You have no idea. There are many ways to measure the universe. So let's go, let's continue this drawing there.
Which is present in several traditions. The Jewish tradition, which is the one we know the most, our closest, which is the Star of David. It represents the marriage between spirit and matter.
Do you realize that it has a dot in the center? That is, when you discover that spirit and matter have a common origin. They revolve around the same center, which is unity.
Spirit and matter are nothing more than a representation. In the dual world of an idea that is unity. And above unity there is the void.
This is the hierarchy of values of the Tao Te King. Let's go. By origin, both heaven and earth, spirit and matter, are one.
Differing only in name. Because one is called spirit and the other matter. But they all come from unity.
In their unity, this "One" is a mystery. The mystery of mysteries is the portal through which wonders enter. Everything that your conscience can consider.
Here, I talked a little about that. "Origin of spirit and matter", we already talked about it The One is more like feminine. It's the portal through which everything that your conscience imagines, enters.
Imagine anything. I imagined a human being. You imagined something apart.
It's within multiplicity. I imagined love. You imagined a separate love.
Because we can't imagine something limitless. Our mind, when creating an image, creates limits. When you you say to a child, draw a little house.
The first thing she does is a line. Divides inside and outside the little house. When we propose to imagine, the first thing we generate is separatism.

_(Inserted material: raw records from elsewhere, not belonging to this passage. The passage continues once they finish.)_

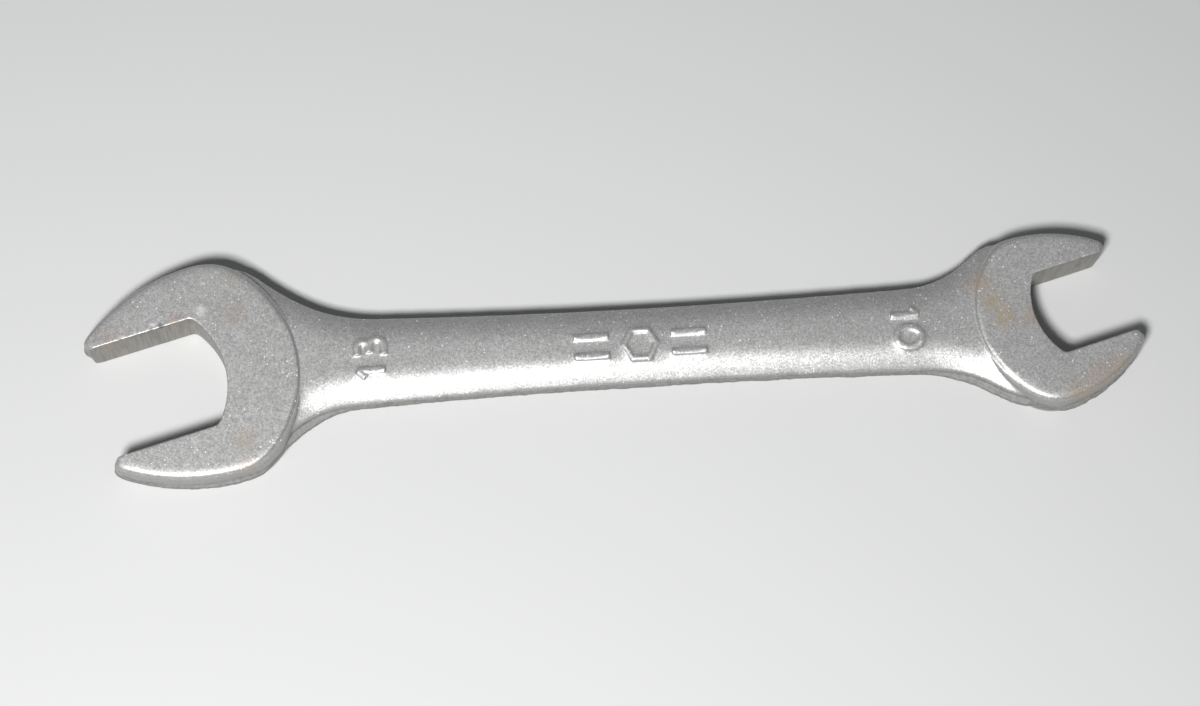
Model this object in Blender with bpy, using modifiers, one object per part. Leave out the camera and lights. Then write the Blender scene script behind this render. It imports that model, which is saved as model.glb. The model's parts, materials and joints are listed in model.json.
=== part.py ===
"""Double open-end wrench for 13 mm and 10 mm across flats, drop-forged in one piece.

Frame: metres, +Z up. The origin is at half the overall length, on the parting plane that
halves the thickness. The shank runs along X. The 13 mm head is at -X and the 10 mm head at +X,
and both jaws are turned 15 degrees from the shank, so the plan is S-shaped.
"""

import math
from collections import namedtuple

import bmesh
import bpy

MM = 0.001

# Heads
JAW_ANGLE = math.radians(15)
HEAD_HALF_THICKNESS = 2.7
HEAD_EDGE_RADIUS = 0.7
EDGE_SEGMENTS = 3
BACK_ARC_START = math.radians(136)
NOSE_START = math.radians(-75)
WEB_SHARE = 0.6
CUT_PAST_TIPS = 4.0
CUT_PAST_FACES = 2.0

# Straight steps that each curved stretch of a head's outline is divided into
NOSE_STEPS = 6
OUTER_STEPS = 14
SHOULDER_STEPS = 5
BACK_STEPS = 16
THROAT_STEPS = 9
CORNER_STEPS = 4

# Shank: where its waist is and how it widens away from it, and the heights of its section
WAIST_X = 4.0
WAIST_GROWTH = 0.00058
CROWN_HEIGHT = 2.35
CROWN_CAMBER = 0.12
LAND_HEIGHT = 1.0
LAND_GROWTH = 0.0055
LAND_LIMIT = 1.1
SLOPE_WIDTH = 3.4
SLOPE_POINTS = 6
FLARE_ROUNDING = 1.5
EDGE_PROBE = 0.5

# Flash: the thin web that the trimming die leaves along the parting plane
FLASH_HALF_THICKNESS = 0.42
FLASH_EDGE_RADIUS = 0.1
FLASH_PAST_TIP = 0.1
FLASH_BACK_INSET = 0.4
FLASH_GROWTH_LENGTH = 9.0

# Loft stations along X
SHANK_STEP = 4.0
FLARE_STEP = 1.2

# Raised marks: round beads that stand half sunk in the shank
STROKE_RADIUS = 0.58
STROKE_SINK = 0.28
STROKE_RESOLUTION = 2
FLAG_RUN = 0.8
FLAG_DROP = 0.9
BOWL_SWEEP = math.radians(100)
BOWL_STEPS = 9
RING_STEPS = 16

WELD_DISTANCE = 0.002
STEEL_COLOUR = (0.46, 0.455, 0.45, 1.0)
STEEL_ROUGHNESS = 0.42

# One open end, in mm. The centre is where the middle of the nut sits. A head's own axes are u,
# out of the opening, and v, across it; a pair of values is for its +v jaw and its -v jaw.
Head = namedtuple(
    "Head",
    "name centre turn gap throat_depth throat_radius throat_shift corner_radius "
    "back_radius back_shift half_widths shoulder tip_reaches tip_radius flash_widths",
)
HEAD_13 = Head(
    name="head_13", centre=(-51.8, -1.9), turn=math.pi + JAW_ANGLE, gap=13.1,
    throat_depth=7.0, throat_radius=10.4, throat_shift=-0.4, corner_radius=0.9,
    back_radius=15.5, back_shift=-0.5, half_widths=(12.75, 13.0), shoulder=6.4,
    tip_reaches=(8.2, 7.6), tip_radius=0.9, flash_widths=(0.4, 0.25),
)
HEAD_10 = Head(
    name="head_10", centre=(53.2, 1.3), turn=JAW_ANGLE, gap=10.1,
    throat_depth=5.3, throat_radius=8.4, throat_shift=-0.1, corner_radius=0.7,
    back_radius=12.3, back_shift=-0.4, half_widths=(10.3, 10.6), shoulder=5.2,
    tip_reaches=(6.0, 6.2), tip_radius=0.9, flash_widths=(0.3, 0.4),
)

# One side of the shank where it widens into a head: a parabola that starts at x with the given
# radius of curvature, and rounds off at the limit, inside the head. The flash widens along it.
Flare = namedtuple("Flare", "start radius limit flash")

# One whole side: half width and flash at the waist, and the flares into the 13 mm and 10 mm heads.
# The trimming die sat slightly off centre, so the flash grows wider at -Y.
Side = namedtuple("Side", "half_width flash left right")
SIDE_PLUS_Y = Side(4.52, 0.12, Flare(-27.0, 16.6, 12.4, 0.35), Flare(33.5, 9.2, 10.1, 0.35))
SIDE_MINUS_Y = Side(4.8, 0.16, Flare(-29.7, 9.3, 12.3, 1.0), Flare(33.45, 14.4, 9.9, 0.8))
LOFT_START = -46.0
LOFT_END = 48.5


# ---------------------------------------------------------------- plane geometry

def arc(centre, radius, start, end, count):
    """Points on a circular arc from angle start to angle end, both ends included."""
    points = []
    for i in range(count + 1):
        angle = start + (end - start) * i / count
        points.append((centre[0] + radius * math.cos(angle), centre[1] + radius * math.sin(angle)))
    return points


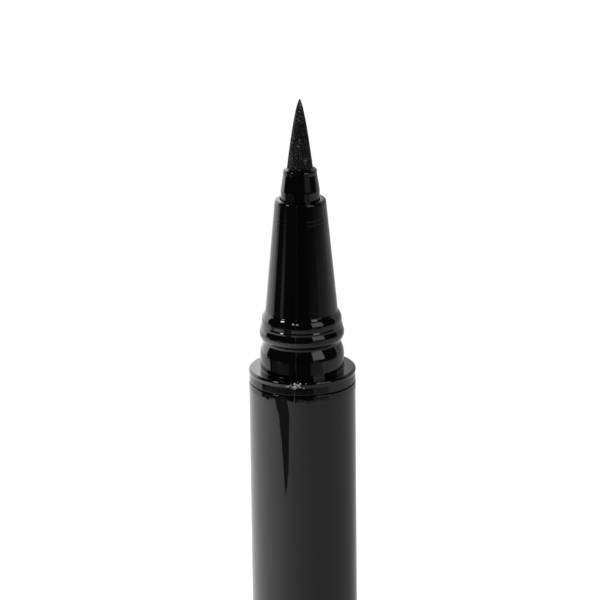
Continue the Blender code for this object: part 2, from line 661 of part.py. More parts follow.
def build():
    """Make every piece and seat it on the body that it moves with."""
    clear_scene()
    cap = axis_empty("cap_axis", 0)
    plunger = axis_empty("inner_cap_axis", CAP_LENGTH - INNER_CAP_END_DEPTH)
    pen = axis_empty("pen_axis", TAIL_SEAT)
    ball = axis_empty("mixing_ball_axis", BALL_SEAT + SEAT_GAP + BALL_RADIUS)

    seat(cap_crown(), cap, 0)
    seat(cap_shell(), cap, CROWN_HEIGHT + SEAT_GAP)
    seat(inner_cap_spring(), cap, SPRING_SEAT)
    seat(inner_cap(), plunger, CAP_LENGTH - INNER_CAP_END_DEPTH)
    seat(mixing_ball(), ball, BALL_SEAT + SEAT_GAP + BALL_RADIUS)

    ring_rise = RING_GROOVE_FROM_END + RING_GROOVE_HEIGHT / 2
    seat(tail_plug(), pen, TAIL_SEAT)
    seat(sealing_ring("tail_ring"), pen, TAIL_SEAT + TAIL_FLANGE_HEIGHT + ring_rise)
    seat(barrel(), pen, BARREL_SEAT)
    seat(tank_plug(), pen, TANK_PLUG_SEAT)
    seat(ink_tank(), pen, TANK_SEAT)
    seat(partition_plug(), pen, SECTION_SEAT - PARTITION_FOOT_DROP)
    seat(collector(), pen, SECTION_SEAT - COMB_TOP_DROP)
    seat(feed_core(), pen, SECTION_SEAT - CORE_FOOT_DROP)
    seat(front_section(), pen, SECTION_SEAT)
    seat(sealing_ring("section_ring"), pen, SECTION_SEAT - ring_rise)
    seat(nib_holder(), pen, SHOULDER + HOLDER_FOOT)
    seat(brush_nib(), pen, SHOULDER + NIB_ROOT_FOOT)


build()
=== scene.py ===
"""The looks of an open liquid eyeliner pen that stands on its posted cap.

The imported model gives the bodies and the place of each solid. Every turned piece is made again
here with fine roundings, the nib gets its bonded fibres, and each piece gets the finish of its
real material. Sizes in the classes are in millimetres, and meshes are made in metres.
"""

import logging
import math
from dataclasses import dataclass, field
from enum import Enum
from typing import Any, Callable, NamedTuple, Sequence

import bpy
import numpy as np
from mathutils import Matrix, Vector


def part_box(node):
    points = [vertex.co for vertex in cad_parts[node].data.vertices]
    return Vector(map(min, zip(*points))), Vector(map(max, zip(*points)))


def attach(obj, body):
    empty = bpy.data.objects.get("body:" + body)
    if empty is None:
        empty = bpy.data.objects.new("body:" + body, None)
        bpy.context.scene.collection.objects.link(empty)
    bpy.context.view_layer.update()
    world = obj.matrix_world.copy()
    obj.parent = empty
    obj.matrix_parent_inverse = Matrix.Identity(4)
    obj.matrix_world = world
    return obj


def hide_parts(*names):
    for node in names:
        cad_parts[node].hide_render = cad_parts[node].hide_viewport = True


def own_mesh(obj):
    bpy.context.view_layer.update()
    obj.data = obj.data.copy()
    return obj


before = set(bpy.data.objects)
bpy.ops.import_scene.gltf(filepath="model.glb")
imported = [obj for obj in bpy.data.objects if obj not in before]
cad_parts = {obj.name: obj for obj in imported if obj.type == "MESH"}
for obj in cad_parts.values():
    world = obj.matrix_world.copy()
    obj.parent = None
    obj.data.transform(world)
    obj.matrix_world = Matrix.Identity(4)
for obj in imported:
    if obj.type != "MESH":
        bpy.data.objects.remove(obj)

log = logging.getLogger("eyeliner")

MM = 0.001
FULL_TURN = math.tau
ANY_ANGLE = 6.3

# Meshes: arcs, the points beside and along long runs in millimetres, and sharp edges
ARC_STEP = math.radians(7.0)
ARC_SHARE = 0.98
SUPPORT = 0.012
SHORT_RUN = 6 * SUPPORT
LONGEST_RUN = 0.9
TUBE_RUN = 2.0
INNER_RUN = 3.0
SHARP_ANGLE = math.radians(28.0)
EVEN_SHARE = 0.3
RIDGE_REACH = 1.5

# Roundings of moulded and cut edges, in millimetres
CRISP = 0.03
EDGE = 0.05
EASED = 0.08
SOFT = 0.1
TUBE_EDGE = 0.07
MOUTH_EDGE = 0.12

# What several pieces share, in millimetres and radians
OUTER_RADIUS = 5.40
SEAM_TURN = math.radians(-90.0) - math.radians(8.7)
COLUMNS = 176
FEWER_COLUMNS = 144
INNER_COLUMNS = 96
BOSS_RADIUS = 2.10
BOSS_HEIGHT = 1.60
SPIGOT_RADIUS = 4.55
SPIGOT_LEAD = 0.3
RING_FROM_END = 3.0
RING_GROOVE = 0.8
RING_BITE = 0.5

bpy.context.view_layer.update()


class Body(Enum):
    """The bodies that pieces ride on."""

    CAP = "cap"
    INNER_CAP = "inner_cap"
    PEN = "pen"
    BALL = "mixing_ball"


class Slot(Enum):
    """The material slots of the record."""

    GLOSS_BLACK = "gloss_black"
    BRUSH_FIBRE = "brush_fibre"
    FEED_FIBRE = "feed_fibre"
    NATURAL_PLASTIC = "natural_plastic"
    TANK_PLASTIC = "tank_plastic"
    BLACK_RUBBER = "black_rubber"
    BRIGHT_STEEL = "bright_steel"


class Corner(NamedTuple):
    """One corner of a half outline in millimetres: radius, height and rounding."""

    radius: float
    height: float
    round: float = 0.0


# Node graphs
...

Anything you imagine is one of the wonders that came from this portal of unity. Whether it's from the spiritual or the material plane our mind has a lot of difficulty in thinking about things without a line. That's why we would need to develop something above the mind.
A little intuition. A little direct vision of things. But first of all, seeing ourselves.
To then practice outside. First of all, finding yourself within yourself. To then project it out.
Leonardo da Vinci had a habit, for those who have already seen Mona Lisa. It was a common technique within Renaissance. I mean, not that common.
But some practiced. It was the Sfumato. Look at Mona Lisa, she has no line.
Why would I put a line? Nothing has a line, I'm not seeing any. Where did these people get this line thing?
Things accentuate color, then they spread. But things are just a concentration in an infinite space. They are part of this space.
They are not separated from the background. Why would I put a line? And people would say to him.
Are you crazy? "Things must be separated from the background. No, they mustn't.
" He made Mona Lisa and proved they mustn't. It's a disconcerting thing. Because it does not end anywhere.
Nothing ends in it. The Sfumato don't have lines. It's not divided from the background.
So this idea is interesting. Everything we think is divided. Everything we think is fragmented, whether it's a spiritual or a material thing.
They are the wonders we know. And then we say. Let's live in unity.
What is unity? You don't even know what it is. What are you going to live?
I don't know, it's something called unity. What is it, my dear? If you can't think, you won't be able to live.
Somehow we had to be aware of how addicted we're to separatism, to one day overcome it. Because we don't think about anything that is not divided. I already told you about Parabrahman and Mulaprakriti.
It's not important, but the Indian tradition helps. This is not Taoism, this is India. The Indian tradition helps, it gives a name to the zero and to the one.
Which would be these two. So for Lao Tse, the Tao is the zero. The "One without a second" is the zero.
And the One would be feminine, it would be a shadow. It would be the manifestation. It's easy, right?
You look like the thing is self-explanatory. I promised to a student of mine who commented on YouTube that I was saying a lot that things were difficult. I wouldn't say that anymore, so it's easy.
This is suggestion, I learned it in Kybalion. So it's all easy, let's go.